Thursday, October 27, 2011

Campus Safety talks fire pit regulations

By Meg Beerling
Feature Editor
Campus Safety Director Phil Gaddis and Associate Director Clint Estle discussed the responsibilities students have while utilizing the fire pits that Saint Mary's University offers for student recreation.

According to the 2011-2012 Resource Guide & Daily Planner, fire pits are to be reserved 48 hours in advance.

“Now that’s what we like it to be,” said Gaddis.

Students are allowed to come in within less than 48 hours have Campus Safety hear the request, said Estle.

“If someone came in today and said that they’ve got friends [visiting] and would like to have a bonfire tonight, I’d probably approve it,” said Estel.

“We are willing to work with students,” he said. “We take things on a case-by-case basis.”

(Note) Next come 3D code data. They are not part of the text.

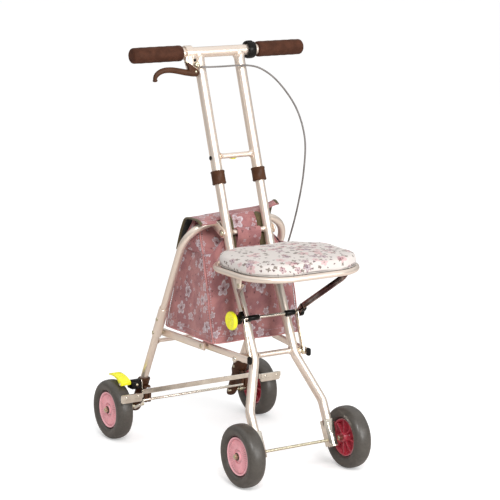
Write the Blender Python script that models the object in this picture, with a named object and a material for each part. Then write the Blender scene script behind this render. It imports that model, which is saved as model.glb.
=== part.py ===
"""Folding shopping walker: a four-wheeled walking aid with a seat and a carry bag.

Units are metres and +Z is up.  X runs across the walker, the seat looks along -Y
and the person walks behind it at +Y.  The origin is on the floor below the middle
of the walker.  Every length is first laid out from the front axle (y = 0 there)
and the whole walker hangs on one empty that moves it to the origin.
"""
import bpy
import bmesh
import math
from mathutils import Matrix, Vector

# Clearances
GAP = 0.0003
PLAY = 0.0010

# Place of the front axle in the finished frame
FRONT_AXLE_Y = -0.2099

# Wheels
WHEEL_R = 0.0635
TYRE_W = 0.037
HUB_R = 0.0384
HUB_OUT = 0.0134
HUB_IN = 0.0117
WHEEL_STEPS = 24
FRONT_WHEEL_X = 0.125
REAR_WHEEL_X = 0.1804
REAR_AXLE_Y = 0.4353
AXLE_R = 0.003
NUT_R = 0.0070
NUT_T = 0.0050

# Main frame tubes
MAIN_R = 0.0095
MAIN_X = 0.048
FOOT_X = 0.0863
BEND = (0.157, 0.3918)
UPPER_SLOPE = 0.325
LOWER_SLOPE = 0.473
MAIN_TOP_Z = 0.660
SPLAY_TOP_Z = 0.229
SPLAY_END_Z = 0.137
FOOT_Z = 0.050
BRACKET_TOP_Z = 0.100
BRACKET_LOW_Z = 0.052
SHEET = 0.002

# Pivot of the rear frame
PIVOT = (0.183, 0.471)
PIVOT_BAR_R = 0.005
BOLT_R = 0.0035
HEAD_R = 0.0065
HEAD_T = 0.0035
HOOK_T = 0.003
HOOK_W = 0.018
LOWER_BAR = (0.085, 0.236)
LOWER_BAR_R = 0.0058

# Rear frame
REAR_R = 0.008
REAR_X = 0.1205
REAR_TOP = (0.218, 0.488)
REAR_SLOPE = 0.526
REAR_CORNER = 0.062
REAR_FOOT_Z = 0.062
REAR_BAR = (0.3589, 0.220)
REAR_BAR_R = 0.0045
SLEEVE_R = 0.0103
SLEEVE_LOW_Z = 0.235
SLEEVE_TOP_Z = 0.299

# Side braces
BRACE_FRONT = (0.066, 0.234)
EAR_PIN = (0.108, 0.228)
LINK_PIN = (0.074, 0.234)
BRACE_MID = (0.210, 0.237)
BRACE_REAR = (0.349, 0.240)
BRACE_FRONT_X = 0.070
BRACE_MID_X = 0.084
BRACE_STEP_X = 0.0090
BRACE_LAP = 0.0085
BRACE_REAR_X = 0.1058
BRACE_T = 0.007
BRACE_FRONT_H = 0.015
BRACE_REAR_H = 0.017
EAR_T = 0.003

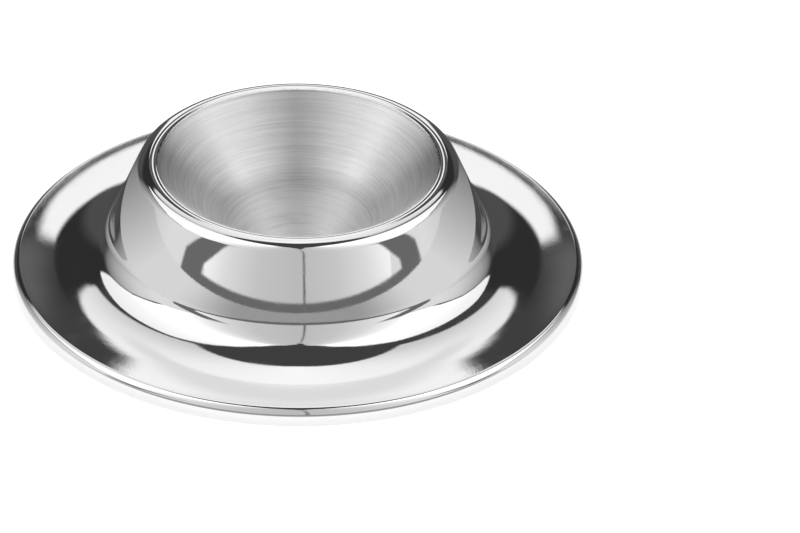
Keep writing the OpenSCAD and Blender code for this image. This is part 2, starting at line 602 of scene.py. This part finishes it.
def volume(mesh):
    """Signed volume inside a closed mesh, positive where its faces point outwards."""
    total = 0.0
    for face in mesh.polygons:
        points = [mesh.vertices[k].co for k in face.vertices]
        for b, c in zip(points[1:], points[2:]):
            total += points[0].dot(b.cross(c))
    return total / 6


# ---------------------------------------------------------------- finishes

def object_place(nodes):
    """Coordinates x, y and z in the object, and the distance from its axis."""
    place = nodes.add("ShaderNodeTexCoord").outputs["Object"]
    x, y, z = nodes.add("ShaderNodeSeparateXYZ", {0: place}).outputs
    return x, y, z, nodes.calc("SQRT", nodes.plus(nodes.times(x, x), nodes.times(y, y)))


def lathe_place(nodes, around, along, lean):
    """Place for a pattern on a turned sheet: scaled by around round the axis, by along across it."""
    x, y, z, far = object_place(nodes)
    # Keeps the divisions off zero at the axis
    safe = nodes.calc("MAXIMUM", far, 0.1 * MM)
    profile = nodes.plus(far, nodes.times(z, lean))
    return nodes.add("ShaderNodeCombineXYZ", {
        0: nodes.times(nodes.calc("DIVIDE", x, safe), around),
        1: nodes.times(nodes.calc("DIVIDE", y, safe), around),
        2: nodes.times(profile, along)}).outputs[0]


def grain(nodes, place, scale, detail, rough):
    """Cloudy noise between 0 and 1."""
    return nodes.add("ShaderNodeTexNoise", {
        "Vector": place, "Scale": scale, "Detail": detail, "Roughness": rough}).outputs[0]


def strokes(nodes, around, along, detail, rough):
    """Noise drawn out into strokes round the axis of a cone."""
    return grain(nodes, lathe_place(nodes, around, along, lean=1.0), 1.0, detail, rough)


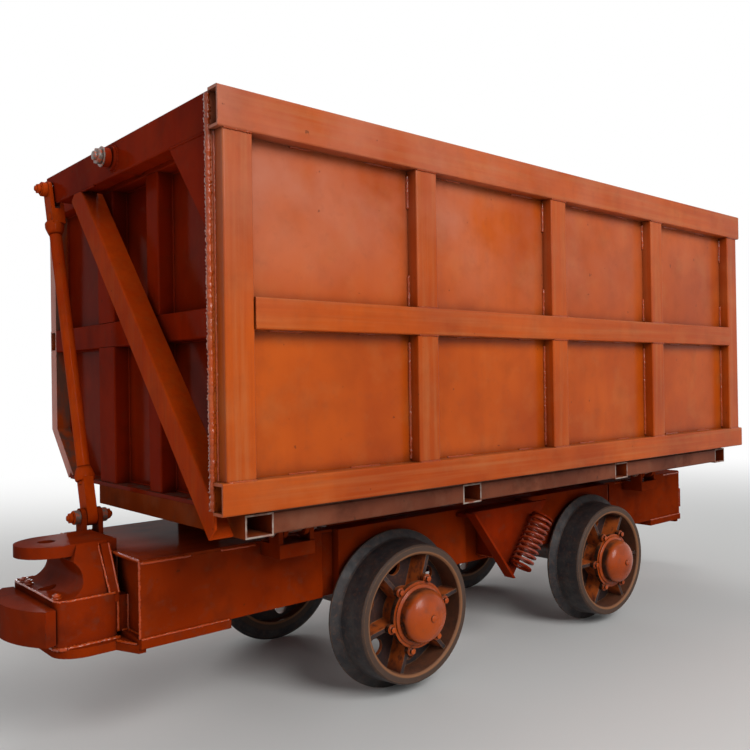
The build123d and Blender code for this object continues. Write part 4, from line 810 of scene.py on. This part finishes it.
# what the head's rounded corner of 24 mm takes off both sides at its middle
CORNER = 24 * (1 - math.sqrt(0.5))
FOOT = round_the_head(((1331, 188), (1466, 188), (1490 - CORNER, 188 - CORNER), (1490, 164)))
FOOT_SPREAD = 1.006
LIP = round_the_head(((1340, 186), (1466, 186), (1489 - CORNER, 187 - CORNER), (1488, 164)))
HEAD_RUNS = (
    ((1304, 177, 321), (1320, 177, 321), 4.4),
    ((1331, 178, 322), (1331, 178, 428), 5.0),
    ((1353, 100, 553), (1353, 182, 431), 4.0),
    ((1330, 115, 553), (1330, 184, 428), 3.6),
)
shell = bmesh.new()
for end in BOTH:
    weld_path(shell, [(end * x, y * FOOT_SPREAD, 307.5) for x, y in FOOT], 6.6)
    for side in BOTH:
        weld_table(shell, HEAD_RUNS, end, side)
    weld_path(shell, [(end * x, y, 429.5) for x, y in LIP], 3.8)
finish_piece("coupler_welds", shell, "chassis", weld_enamel)

# Screws that hold the bearing caps, one at each ear, with the ring's step and the grease plug
EARS, EARS_R = 6, 112
STEP_PROFILE = ((83, -1), (95, -1), (95, 3), (92, 5), (86, 6), (83, 9), (83, -1))
PLUG_PROFILE = ((0, 52.5), (11, 52.3), (11, 57), (9.5, 58.6), (0, 58.6))
cap_screw = hex_stock(17, 9, 12)
for axle, axle_x, first_ear in (("front", -AXLE_X, 12), ("rear", AXLE_X, 0)):
    shell = bmesh.new()
    for side in BOTH:
        for i in range(EARS):
            turn = math.radians(first_ear + 360 / EARS * i)
            at = (axle_x + EARS_R * math.cos(turn), side * 483.5, AXLE_Z + EARS_R * math.sin(turn))
            lay(shell, cap_screw, facing(at, (0, side, 0), chance.uniform(0, 1)))
        lay(shell, turned(STEP_PROFILE, (axle_x, side * 484, AXLE_Z), (0, side, 0), 48))
        lay(shell, turned(PLUG_PROFILE, (axle_x, side * 500, AXLE_Z), (0, side, 0), 20))
    finish_piece("cap_screws_" + axle, shell, "wheelset_" + axle, cap_enamel)

# Nuts of the arm pivots, rod feet and rod forks
pivot_nut = hex_stock(44, 14, 30, stud=8)
pin_nut = hex_stock(30, 11, 21, stud=6)
shell = bmesh.new()
for end in BOTH:
    lay(shell, pivot_nut, facing((end * 1297, PIVOT_Y, PIVOT_Z), (end, 0, 0), 0.3))
finish_piece("pivot_nuts", shell, "box", pin_steel)
shell = bmesh.new()
for end in BOTH:
    lay(shell, pin_nut, facing((end * ROD_X + 47, ROD_FOOT_Y, ROD_FOOT_Z), (1, 0, 0), 0.2))
    lay(shell, pin_nut, facing((end * ROD_X - 47, ROD_FOOT_Y, ROD_FOOT_Z), (-1, 0, 0), 0.7))
finish_piece("rod_foot_nuts", shell, "chassis", strut_enamel)

# Forged sockets that neck each rod's flat eye and fork down to the round rod
SOCKET_PROFILE = ((19.5, 0), (27, 0), (29, 4), (29, 18), (24, 34), (19.5, 46), (19.5, 0))
for place, end in (("front", -1), ("rear", 1)):
    shell = bmesh.new()
    foot = Vector((end * ROD_X, ROD_FOOT_Y, ROD_FOOT_Z))
    head = Vector((end * ROD_X, FORK_Y, FORK_Z))
    run = (head - foot).normalized()
    for outer in BOTH:
        lay(shell, pin_nut, facing((end * FORK_X + outer * 36.5, FORK_Y, FORK_Z), (outer, 0, 0), 0.4))
    lay(shell, turned(SOCKET_PROFILE, foot + run * 112, run, 24))
    lay(shell, turned(SOCKET_PROFILE, head - run * 122, -run, 24))
    finish_piece("rod_sockets_" + place, shell, "rod_" + place, strut_enamel)

# Bolts on the lower jaws, nuts of the hinge pins, and the roller's fittings
jaw_bolt = hex_stock(19, 8, 13, stud=3)
shell = bmesh.new()
for end in BOTH:
    for y in (-138, 138, 96):
        lay(shell, jaw_bolt, facing((end * 1474, y, 430), (0, 0, 1), chance.uniform(0, 1)))
finish_piece("jaw_bolts", shell, "chassis", weld_enamel)

shell = bmesh.new()
for x in HINGES_X:
    for side in BOTH:
        lay(shell, pin_nut, facing((x + side * 66, HINGE_Y, HINGE_Z), (side, 0, 0), 0.5))
finish_piece("hinge_pin_nuts", shell, "chassis", pin_steel)

hanger_bolt = hex_stock(24, 10, 17, stud=4)
shell = bmesh.new()
for x in (-80, 80):
    for z in (600, 645):
        lay(shell, hanger_bolt, facing((x, 616, z), (0, 1, 0), chance.uniform(0, 1)))
finish_piece("hanger_bolts", shell, "box", pin_steel)

BOSS_PROFILE = ((30, -3), (44, -3), (46, 0), (46, 3), (30, 3), (30, -3))
shell = bmesh.new()
for face_y, side in ((622, -1), (686, 1)):
    lay(shell, turned(BOSS_PROFILE, (0, face_y, ROLLER_Z), (0, side, 0), 32))
finish_piece("roller_bosses", shell, "roller", bearing_steel)


# Floor, light and background
def for_the_eye(tree):
    """1 for rays from the camera, and for those that metal or glass throws back to it."""
    path = put(tree, "ShaderNodeLightPath")
    seen = path.outputs["Is Camera Ray"]
    for ray in ("Is Glossy Ray", "Is Transmission Ray"):
        seen = put(tree, "ShaderNodeMath", {0: seen, 1: path.outputs[ray]}, operation="MAXIMUM").outputs[0]
    return seen


def pale_stage():
    """Pale matt floor, 120 m across, which the eye can't tell from the white background far away."""
    shell = bmesh.new()
    bmesh.ops.create_grid(shell, x_segments=1, y_segments=1, size=60.0)
    mesh = bpy.data.meshes.new("floor")
    shell.to_mesh(mesh)
    shell.free()
    floor = bpy.data.objects.new("floor", mesh)
    bpy.context.scene.collection.objects.link(floor)
    material, tree, shader = start_material("pale matt floor", 0.9, 0.1)
    shader.inputs["Base Color"].default_value = linear("#D2D2D0")
    # from 2 m to 7.5 m away it glows white, for the eye alone
    spot = put(tree, "ShaderNodeTexCoord").outputs["Object"]
    away = put(tree, "ShaderNodeVectorMath", {0: spot}, operation="LENGTH").outputs["Value"]
    far = put(
        tree,
        "ShaderNodeMapRange",
        {"Value": away, "From Min": 2.0, "From Max": 7.5},
        interpolation_type="SMOOTHSTEP",
    ).outputs["Result"]
    seen_far = put(tree, "ShaderNodeMath", {0: far, 1: for_the_eye(tree)}, operation="MULTIPLY").outputs[0]
    glow = put(tree, "ShaderNodeEmission", {"Color": (1.0, 1.0, 1.0, 1.0), "Strength": 1.0})
    blend = put(
        tree, "ShaderNodeMixShader", {0: seen_far, 1: shader.outputs["BSDF"], 2: glow.outputs["Emission"]}
    )
    tree.links.new(blend.outputs["Shader"], tree.get_output_node("ALL").inputs["Surface"])
    mesh.materials.append(material)
    floor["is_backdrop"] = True


def studio_light():
    """White background with a dim light of its own, and four round lamps."""
    world = bpy.data.worlds.new("soft studio")
    bpy.context.scene.world = world
    world.use_nodes = True
    tree = world.node_tree
    tree.nodes.clear()
    dim = put(tree, "ShaderNodeBackground", {"Color": (0.95, 0.97, 1.0, 1.0), "Strength": 0.30})
    white = put(tree, "ShaderNodeBackground", {"Color": (1.0, 1.0, 1.0, 1.0), "Strength": 1.0})
    mix = put(tree, "ShaderNodeMixShader", {0: for_the_eye(tree), 1: dim.outputs[0], 2: white.outputs[0]})
    put(tree, "ShaderNodeOutputWorld", {"Surface": mix.outputs[0]})
    # name, place, aim, width in metres and power in watts
    for name, at, aim, size, power in (
        ("key", (-0.9, -6.2, 4.2), (-0.2, -0.4, 0.8), 4.0, 360),
        ("fill", (-5.5, -2.0, 3.2), (-0.8, 0.0, 0.7), 4.0, 22),
        ("top", (0.0, 1.5, 6.0), (0.0, 0.0, 0.8), 4.5, 90),
        ("back", (2.5, 6.5, 2.6), (0.2, 0.4, 0.7), 4.0, 190),
    ):
        lamp = bpy.data.lights.new(name, "AREA")
        lamp.shape = "DISK"
        lamp.size = size
        lamp.energy = power
        holder = bpy.data.objects.new(name, lamp)
        bpy.context.scene.collection.objects.link(holder)
        aimed = (Vector(at) - Vector(aim)).to_track_quat("Z", "Y").to_matrix().to_4x4()
        holder.matrix_world = Matrix.Translation(at) @ aimed


pale_stage()
studio_light()

low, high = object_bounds()
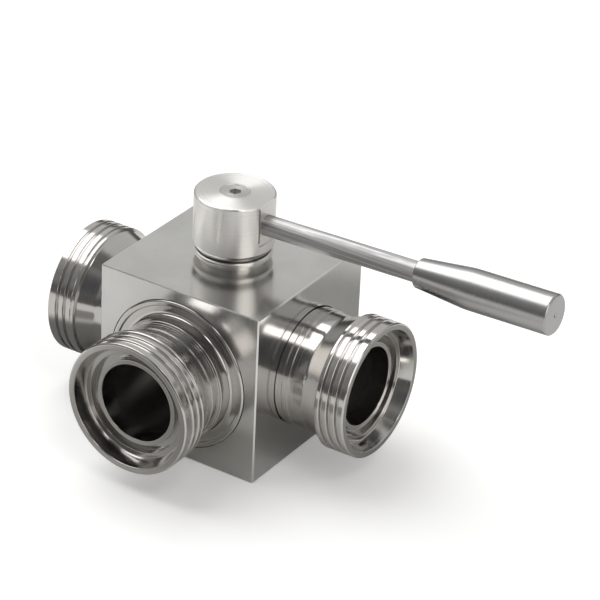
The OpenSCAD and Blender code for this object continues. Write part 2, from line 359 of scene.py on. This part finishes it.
def drawn_metal(name, colour, roughness):
    """Bright drawn bar: streaks along the bar, which lies nearly along X."""
    material, tree, shader = new_material(name)
    stretch = tree.node("ShaderNodeMapping")
    tree.put(tree.place(), stretch.inputs["Vector"])
    stretch.inputs["Scale"].default_value = (10, 800, 800)
    streaks = tree.noise(stretch.outputs[0], 1.0, 3, 0.6)
    cloud = tree.noise(tree.place(), 80, 3)
    base = tree.fade(streaks, 0.4, 0.6, shaded(colour, 0.62), rgb(*colour))
    dullness = tree.span(cloud, 0.35, 0.65, roughness * 0.9, roughness * 1.1)
    set_surface(tree, shader, base, dullness, tree.bump(streaks, DRAWING_DEPTH))
    stretch_highlights(tree, shader, 0.6, "X")
    return material


def moulded(name, colour, roughness, mottle):
    """Plastic or rubber: a fine grain, and blotches whose colour is mottle times the main one."""
    material, tree, shader = new_material(name)
    cloud = tree.noise(tree.place(), 120, 3)
    grain = tree.noise(tree.place(), 900, 2)
    base = tree.fade(cloud, 0.35, 0.65, shaded(colour, mottle), rgb(*colour))
    dullness = tree.span(grain, 0.3, 0.7, roughness * 0.9, roughness * 1.1)
    set_surface(tree, shader, base, dullness, tree.bump(grain, MOULD_DEPTH), metallic=0.0)
    return material


# ---------------------------------------------------------------- turned pieces

CORNER_STEPS = 4      # segments in each rounded corner
HOLD = 0.10 * MM      # a ring this far beyond each corner keeps flats flat in shading


def soften(outline, closed=True):
    """Rounds the corners of an outline of (radius, distance, corner radius) in metres."""
    count = len(outline)
    made = []
    for i, (r, d, corner) in enumerate(outline):
        here = Vector((r, d))
        if not closed and i in (0, count - 1):
            made.append(here)
            continue
        before = Vector(outline[i - 1][:2]) - here
        after = Vector(outline[(i + 1) % count][:2]) - here
        reach = min(corner, 0.42 * before.length, 0.42 * after.length)
        start = here + before.normalized() * reach
        end = here + after.normalized() * reach
        if before.length > 2 * (reach + HOLD):
            made.append(start + before.normalized() * HOLD)
        for step in range(CORNER_STEPS + 1):
            t = step / CORNER_STEPS
            made.append(start * (1 - t) ** 2 + here * (2 * t * (1 - t)) + end * t ** 2)
        if after.length > 2 * (reach + HOLD):
            made.append(end + after.normalized() * HOLD)
    return made


def mesh_object(name, vertices, faces, material):
    mesh = bpy.data.meshes.new(name)
    mesh.from_pydata(vertices, [], faces)
    work = bmesh.new()
    work.from_mesh(mesh)
    bmesh.ops.remove_doubles(work, verts=work.verts, dist=1e-7)
    bmesh.ops.recalc_face_normals(work, faces=work.faces)
    work.to_mesh(mesh)
    work.free()
    if material:
        mesh.materials.append(material)
    mesh.shade_smooth()
    mesh.update()
    piece = bpy.data.objects.new(name, mesh)
    bpy.context.scene.collection.objects.link(piece)
    return piece


def lathe(name, points, axes, material, segments=192, closed=True, cut=None):
    """Turns an outline about the third column of axes.

    cut(r, d, angle) may lower a radius, as a thread does.
    """
    vertices = []
    faces = []
    rows = len(points)
    for r, d in points:
        for k in range(segments):
            angle = math.tau * k / segments
            radius = min(r, cut(r, d, angle)) if cut else r
            vertices.append(axes @ Vector((radius * math.cos(angle), radius * math.sin(angle), d)))
    last = rows if closed else rows - 1
    for i in range(last):
        j = (i + 1) % rows
        for k in range(segments):
            n = (k + 1) % segments
            faces.append((i * segments + k, j * segments + k, j * segments + n, i * segments + n))
    return mesh_object(name, vertices, faces, material)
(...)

For about a week before SMU’s Autumn Recess, the state issued Winona County as a “No Burn Zone,” said Gaddis. Even though SMU is on the outskirts of that zone, it was under orders to have no fires because of how dry it was, he said.

Wild fires were turning up and it was a strict safety precaution, said Gaddis.

“Then we got some rain, and it was back to approving requests,” said Estle.

“The fire pits are a wonderful resource,” said Estle. “We want to encourage students to go out and do those things, but there are responsibilities that come with that.”

Said Gaddis, it all comes down to responsibility, and the regulations regarding the SMU fire pits are similar to those of other locations with like facilities.

Students must make sure that the fire is extinguished completely once they are done, said Estle.

Should the rules be broken, the next step is a conversation with the permit holder, said Gaddis. He said Campus Safety want to have someone to talk to about the regulations and to make sure they know about their responsibilities as a fire permit holder.

There is not a set time frame for having bon fires but Gaddis advises students not to be out in the bluffs past 1 a.m. Camping is not allowed in the bluffs, so if students are out much later than that, it starts “getting into camping territory,” he said.

Also, in accordance with the campus-wide policy of not having alcohol outside of residence halls, alcohol is not permitted at these events, said Estle.

“The fire pits are there for students to use and enjoy,” said Estle. “[They] just have to know it comes with responsibilities just like anything else.”